Focusing exclusively on the fact that Pakistan’s real problem with the drone is not its use per se but its frequency could begin to turn the public’s view on this. As it is, maximum opposition to the drone lies outside of Fata, not within it. The two sides could then begin to find middle ground on the kind of targets that warrant a drone attack and what role the Pakistani side would have in coordinating it.

On US assistance, it is about time that we own up to our end of the bargain. To be sure, the US assistance to Pakistan is riddled with conceptual and bureaucratic problems and much can be done to improve its rationale, focus and delivery on the US side. But for how long will Pakistanis absolve themselves of any fault for the lack of visible impact of US assistance?

Consider America’s dilemma. When it channels money through the government, it gets blamed for pandering to the interests of Pakistan’s discredited political and/or military elite. Since Pakistanis don’t trust their state apparatus, money poured into the state’s coffers is seen as money wasted. And as the US has sought to counter this by directing funds to NGOs, it has realised that Islamabad-based NGOs that often have the most capacity and are thus most attractive to donors are equally discredited in the eyes of the ordinary Pakistanis.

The Pakistani state would beg and plead for US assistance and happily use it even for basic functions such as budget support. The Pakistani NGOs will actively solicit funds irrespective of their capacity to utilise them but then often refuse to acknowledge US support citing security reasons or end up implementing questionable projects with marginal impact.

The US takes the blame in both cases.

Here is the question though: could the narrative not start emphasising the ways in which US assistance has been critical to Pakistan over the past decade?
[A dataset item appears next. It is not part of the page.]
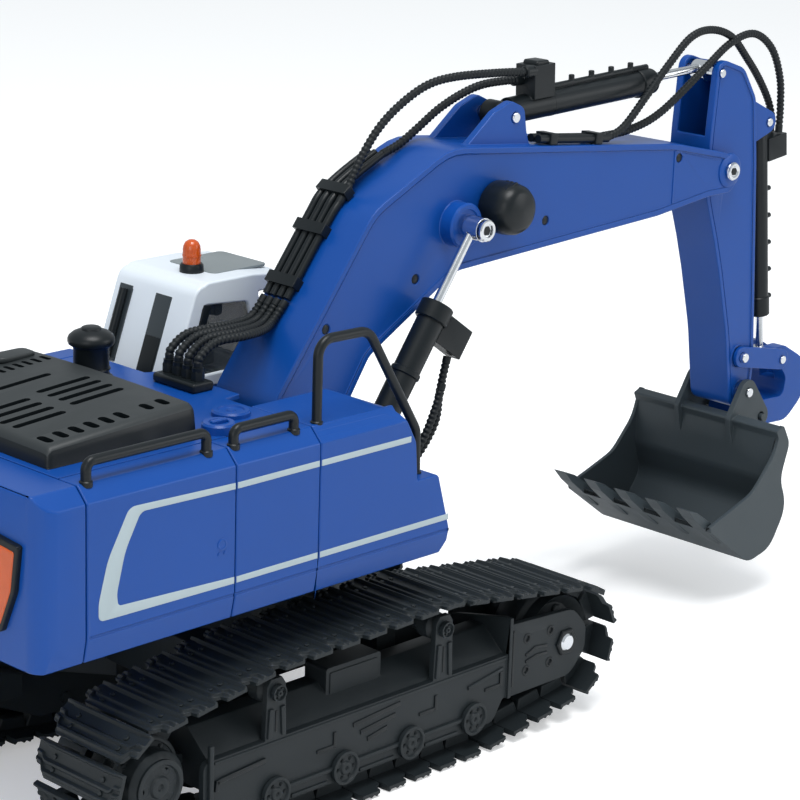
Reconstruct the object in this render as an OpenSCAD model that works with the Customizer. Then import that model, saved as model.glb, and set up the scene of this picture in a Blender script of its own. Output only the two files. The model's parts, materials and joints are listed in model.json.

There are a number of concrete examples of this. Why does the government not take it upon itself to present these facts? Could it also not underscore that the US has nudged multilaterals and other bilaterals to be forthcoming in dishing out payments to Pakistan, and has done so to good effect? And could we not start questioning the Pakistani NGOs if we remain unsatisfied by how they are choosing spending priorities?

Finally, on this business of sovereignty, the state has been outright duplicitous.

That sovereignty has become so important over the past year is no coincidence. It has helped divert attention from real issues, be it the state of democracy and governance, incompetence of the military and civilian government, or the fact that Pakistan needs to get its own house in order rather than blame others for all its ills.

Could the narrative concede that sovereignty never was or is nearly as important to the state as it makes it out to be? At best, it is used selectively. It ignores the thousands of foreign militants on Pakistani soil but chooses to focus on drones, the May 2 raid, etc., almost exclusively. And for all the talk of parliament’s supremacy and the military’s pride, history is filled with instances when Pakistani leaders (both civilian and military) have shamelessly leveraged Washington, Riyadh, Beijing and other outside patrons to undercut their political rivals.

Moreover, why Pakistani pride is not affected by its military persisting with a rentier arrangement in Coalition Support Funds or when its leaders are forced to go around the world with a begging bowl because its elite refuse to pay taxes and raise domestic revenues beats me.

If public sentiment is truly driving Pakistan’s recent stances towards the US, then it is forcing the world’s sole superpower to lose patience with Islamabad and it is quickly isolating Pakistan from the world’s most powerful alliance — Nato.

It is ultimately the state’s responsibility to turn this around. Alas, for this to happen you need a strong government, a political opposition that is judicious in its critique and a military willing to own up to its preferences and choices. Pakistan possesses none of these at the moment.

The writer is South Asia adviser at the US Institute of Peace, Washington, D.C.